Records that describe objects:
## Begin

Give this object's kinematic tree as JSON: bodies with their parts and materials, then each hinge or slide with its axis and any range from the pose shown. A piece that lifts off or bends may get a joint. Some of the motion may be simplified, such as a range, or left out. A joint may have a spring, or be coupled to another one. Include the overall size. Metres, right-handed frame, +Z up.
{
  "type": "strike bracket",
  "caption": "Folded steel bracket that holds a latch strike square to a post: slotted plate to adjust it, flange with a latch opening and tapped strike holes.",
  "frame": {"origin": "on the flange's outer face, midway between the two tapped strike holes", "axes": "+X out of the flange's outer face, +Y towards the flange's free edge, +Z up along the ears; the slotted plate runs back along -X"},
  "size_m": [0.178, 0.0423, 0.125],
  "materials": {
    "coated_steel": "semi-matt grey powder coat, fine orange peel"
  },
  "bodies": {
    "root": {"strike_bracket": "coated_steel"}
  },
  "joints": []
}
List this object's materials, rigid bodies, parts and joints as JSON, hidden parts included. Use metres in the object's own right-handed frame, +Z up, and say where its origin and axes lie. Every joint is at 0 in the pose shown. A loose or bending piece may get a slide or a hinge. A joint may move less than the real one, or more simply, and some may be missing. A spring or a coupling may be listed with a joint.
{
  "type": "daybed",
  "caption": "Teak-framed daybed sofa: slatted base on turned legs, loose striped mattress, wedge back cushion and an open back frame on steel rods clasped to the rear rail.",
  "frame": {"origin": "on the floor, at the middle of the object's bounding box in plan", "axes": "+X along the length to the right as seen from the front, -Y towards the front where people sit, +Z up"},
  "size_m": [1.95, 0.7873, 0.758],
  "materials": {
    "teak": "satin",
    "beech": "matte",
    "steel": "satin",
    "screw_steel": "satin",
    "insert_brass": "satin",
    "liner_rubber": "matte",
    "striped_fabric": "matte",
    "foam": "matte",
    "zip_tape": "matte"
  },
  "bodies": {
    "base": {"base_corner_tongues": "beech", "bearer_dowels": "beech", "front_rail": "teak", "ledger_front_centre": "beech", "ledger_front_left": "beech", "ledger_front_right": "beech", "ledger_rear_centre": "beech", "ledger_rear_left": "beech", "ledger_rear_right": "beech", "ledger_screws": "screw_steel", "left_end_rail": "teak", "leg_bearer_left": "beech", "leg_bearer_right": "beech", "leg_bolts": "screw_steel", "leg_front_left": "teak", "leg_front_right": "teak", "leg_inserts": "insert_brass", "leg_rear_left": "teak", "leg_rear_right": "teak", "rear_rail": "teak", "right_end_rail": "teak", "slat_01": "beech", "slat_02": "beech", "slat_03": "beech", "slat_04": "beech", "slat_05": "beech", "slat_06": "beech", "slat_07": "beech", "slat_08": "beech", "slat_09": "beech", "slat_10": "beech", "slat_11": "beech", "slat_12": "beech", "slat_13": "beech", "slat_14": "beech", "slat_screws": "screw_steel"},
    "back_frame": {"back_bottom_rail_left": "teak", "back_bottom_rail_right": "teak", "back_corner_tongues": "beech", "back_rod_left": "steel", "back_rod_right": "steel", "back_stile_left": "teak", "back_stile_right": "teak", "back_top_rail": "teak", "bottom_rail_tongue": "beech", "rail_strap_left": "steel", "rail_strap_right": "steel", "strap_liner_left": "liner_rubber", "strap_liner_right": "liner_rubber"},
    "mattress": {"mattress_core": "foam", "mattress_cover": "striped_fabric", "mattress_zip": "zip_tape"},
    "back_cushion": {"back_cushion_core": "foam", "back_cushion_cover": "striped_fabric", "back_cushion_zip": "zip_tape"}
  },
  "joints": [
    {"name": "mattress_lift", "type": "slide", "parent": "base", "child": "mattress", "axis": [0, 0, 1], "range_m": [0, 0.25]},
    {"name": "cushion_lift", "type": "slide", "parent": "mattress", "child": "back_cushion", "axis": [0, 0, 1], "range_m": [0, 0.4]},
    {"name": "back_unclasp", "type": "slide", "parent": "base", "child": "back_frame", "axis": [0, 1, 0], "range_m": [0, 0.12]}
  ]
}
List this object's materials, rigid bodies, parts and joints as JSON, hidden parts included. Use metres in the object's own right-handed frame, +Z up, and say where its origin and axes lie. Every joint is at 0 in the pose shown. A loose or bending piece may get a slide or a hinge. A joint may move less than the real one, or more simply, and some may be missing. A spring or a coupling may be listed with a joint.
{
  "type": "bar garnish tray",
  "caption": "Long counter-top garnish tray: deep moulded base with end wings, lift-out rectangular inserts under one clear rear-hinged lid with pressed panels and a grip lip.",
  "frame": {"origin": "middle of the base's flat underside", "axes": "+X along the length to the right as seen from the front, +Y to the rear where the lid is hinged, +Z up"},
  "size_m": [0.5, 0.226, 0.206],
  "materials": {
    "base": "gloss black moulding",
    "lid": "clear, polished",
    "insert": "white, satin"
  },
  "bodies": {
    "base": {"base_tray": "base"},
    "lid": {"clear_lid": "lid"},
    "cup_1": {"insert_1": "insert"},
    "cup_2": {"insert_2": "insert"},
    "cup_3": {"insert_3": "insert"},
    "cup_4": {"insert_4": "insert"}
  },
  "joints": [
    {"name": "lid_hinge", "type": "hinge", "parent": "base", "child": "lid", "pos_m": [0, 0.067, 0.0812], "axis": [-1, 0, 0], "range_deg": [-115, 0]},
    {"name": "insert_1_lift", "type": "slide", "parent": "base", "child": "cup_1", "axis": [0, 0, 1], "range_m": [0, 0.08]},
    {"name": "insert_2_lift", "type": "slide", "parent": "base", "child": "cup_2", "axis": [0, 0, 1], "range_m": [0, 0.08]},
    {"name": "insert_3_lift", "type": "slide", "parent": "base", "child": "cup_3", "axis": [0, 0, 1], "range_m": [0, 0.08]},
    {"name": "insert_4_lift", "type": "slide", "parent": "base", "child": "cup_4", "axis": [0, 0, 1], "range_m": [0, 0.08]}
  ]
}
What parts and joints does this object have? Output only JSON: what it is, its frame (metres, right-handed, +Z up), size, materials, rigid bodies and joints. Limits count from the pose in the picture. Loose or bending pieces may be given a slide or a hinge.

## End

Problem to work on: Repeat every entry word for word.

Written response:
Give this object's kinematic tree as JSON: bodies with their parts and materials, then each hinge or slide with its axis and any range from the pose shown. A piece that lifts off or bends may get a joint. Some of the motion may be simplified, such as a range, or left out. A joint may have a spring, or be coupled to another one. Include the overall size. Metres, right-handed frame, +Z up.
{
  "type": "strike bracket",
  "caption": "Folded steel bracket that holds a latch strike square to a post: slotted plate to adjust it, flange with a latch opening and tapped strike holes.",
  "frame": {"origin": "on the flange's outer face, midway between the two tapped strike holes", "axes": "+X out of the flange's outer face, +Y towards the flange's free edge, +Z up along the ears; the slotted plate runs back along -X"},
  "size_m": [0.178, 0.0423, 0.125],
  "materials": {
    "coated_steel": "semi-matt grey powder coat, fine orange peel"
  },
  "bodies": {
    "root": {"strike_bracket": "coated_steel"}
  },
  "joints": []
}
List this object's materials, rigid bodies, parts and joints as JSON, hidden parts included. Use metres in the object's own right-handed frame, +Z up, and say where its origin and axes lie. Every joint is at 0 in the pose shown. A loose or bending piece may get a slide or a hinge. A joint may move less than the real one, or more simply, and some may be missing. A spring or a coupling may be listed with a joint.
{
  "type": "daybed",
  "caption": "Teak-framed daybed sofa: slatted base on turned legs, loose striped mattress, wedge back cushion and an open back frame on steel rods clasped to the rear rail.",
  "frame": {"origin": "on the floor, at the middle of the object's bounding box in plan", "axes": "+X along the length to the right as seen from the front, -Y towards the front where people sit, +Z up"},
  "size_m": [1.95, 0.7873, 0.758],
  "materials": {
    "teak": "satin",
    "beech": "matte",
    "steel": "satin",
    "screw_steel": "satin",
    "insert_brass": "satin",
    "liner_rubber": "matte",
    "striped_fabric": "matte",
    "foam": "matte",
    "zip_tape": "matte"
  },
  "bodies": {
    "base": {"base_corner_tongues": "beech", "bearer_dowels": "beech", "front_rail": "teak", "ledger_front_centre": "beech", "ledger_front_left": "beech", "ledger_front_right": "beech", "ledger_rear_centre": "beech", "ledger_rear_left": "beech", "ledger_rear_right": "beech", "ledger_screws": "screw_steel", "left_end_rail": "teak", "leg_bearer_left": "beech", "leg_bearer_right": "beech", "leg_bolts": "screw_steel", "leg_front_left": "teak", "leg_front_right": "teak", "leg_inserts": "insert_brass", "leg_rear_left": "teak", "leg_rear_right": "teak", "rear_rail": "teak", "right_end_rail": "teak", "slat_01": "beech", "slat_02": "beech", "slat_03": "beech", "slat_04": "beech", "slat_05": "beech", "slat_06": "beech", "slat_07": "beech", "slat_08": "beech", "slat_09": "beech", "slat_10": "beech", "slat_11": "beech", "slat_12": "beech", "slat_13": "beech", "slat_14": "beech", "slat_screws": "screw_steel"},
    "back_frame": {"back_bottom_rail_left": "teak", "back_bottom_rail_right": "teak", "back_corner_tongues": "beech", "back_rod_left": "steel", "back_rod_right": "steel", "back_stile_left": "teak", "back_stile_right": "teak", "back_top_rail": "teak", "bottom_rail_tongue": "beech", "rail_strap_left": "steel", "rail_strap_right": "steel", "strap_liner_left": "liner_rubber", "strap_liner_right": "liner_rubber"},
    "mattress": {"mattress_core": "foam", "mattress_cover": "striped_fabric", "mattress_zip": "zip_tape"},
    "back_cushion": {"back_cushion_core": "foam", "back_cushion_cover": "striped_fabric", "back_cushion_zip": "zip_tape"}
  },
  "joints": [
    {"name": "mattress_lift", "type": "slide", "parent": "base", "child": "mattress", "axis": [0, 0, 1], "range_m": [0, 0.25]},
    {"name": "cushion_lift", "type": "slide", "parent": "mattress", "child": "back_cushion", "axis": [0, 0, 1], "range_m": [0, 0.4]},
    {"name": "back_unclasp", "type": "slide", "parent": "base", "child": "back_frame", "axis": [0, 1, 0], "range_m": [0, 0.12]}
  ]
}
List this object's materials, rigid bodies, parts and joints as JSON, hidden parts included. Use metres in the object's own right-handed frame, +Z up, and say where its origin and axes lie. Every joint is at 0 in the pose shown. A loose or bending piece may get a slide or a hinge. A joint may move less than the real one, or more simply, and some may be missing. A spring or a coupling may be listed with a joint.
{
  "type": "bar garnish tray",
  "caption": "Long counter-top garnish tray: deep moulded base with end wings, lift-out rectangular inserts under one clear rear-hinged lid with pressed panels and a grip lip.",
  "frame": {"origin": "middle of the base's flat underside", "axes": "+X along the length to the right as seen from the front, +Y to the rear where the lid is hinged, +Z up"},
  "size_m": [0.5, 0.226, 0.206],
  "materials": {
    "base": "gloss black moulding",
    "lid": "clear, polished",
    "insert": "white, satin"
  },
  "bodies": {
    "base": {"base_tray": "base"},
    "lid": {"clear_lid": "lid"},
    "cup_1": {"insert_1": "insert"},
    "cup_2": {"insert_2": "insert"},
    "cup_3": {"insert_3": "insert"},
    "cup_4": {"insert_4": "insert"}
  },
  "joints": [
    {"name": "lid_hinge", "type": "hinge", "parent": "base", "child": "lid", "pos_m": [0, 0.067, 0.0812], "axis": [-1, 0, 0], "range_deg": [-115, 0]},
    {"name": "insert_1_lift", "type": "slide", "parent": "base", "child": "cup_1", "axis": [0, 0, 1], "range_m": [0, 0.08]},
    {"name": "insert_2_lift", "type": "slide", "parent": "base", "child": "cup_2", "axis": [0, 0, 1], "range_m": [0, 0.08]},
    {"name": "insert_3_lift", "type": "slide", "parent": "base", "child": "cup_3", "axis": [0, 0, 1], "range_m": [0, 0.08]},
    {"name": "insert_4_lift", "type": "slide", "parent": "base", "child": "cup_4", "axis": [0, 0, 1], "range_m": [0, 0.08]}
  ]
}
What parts and joints does this object have? Output only JSON: what it is, its frame (metres, right-handed, +Z up), size, materials, rigid bodies and joints. Limits count from the pose in the picture. Loose or bending pieces may be given a slide or a hinge.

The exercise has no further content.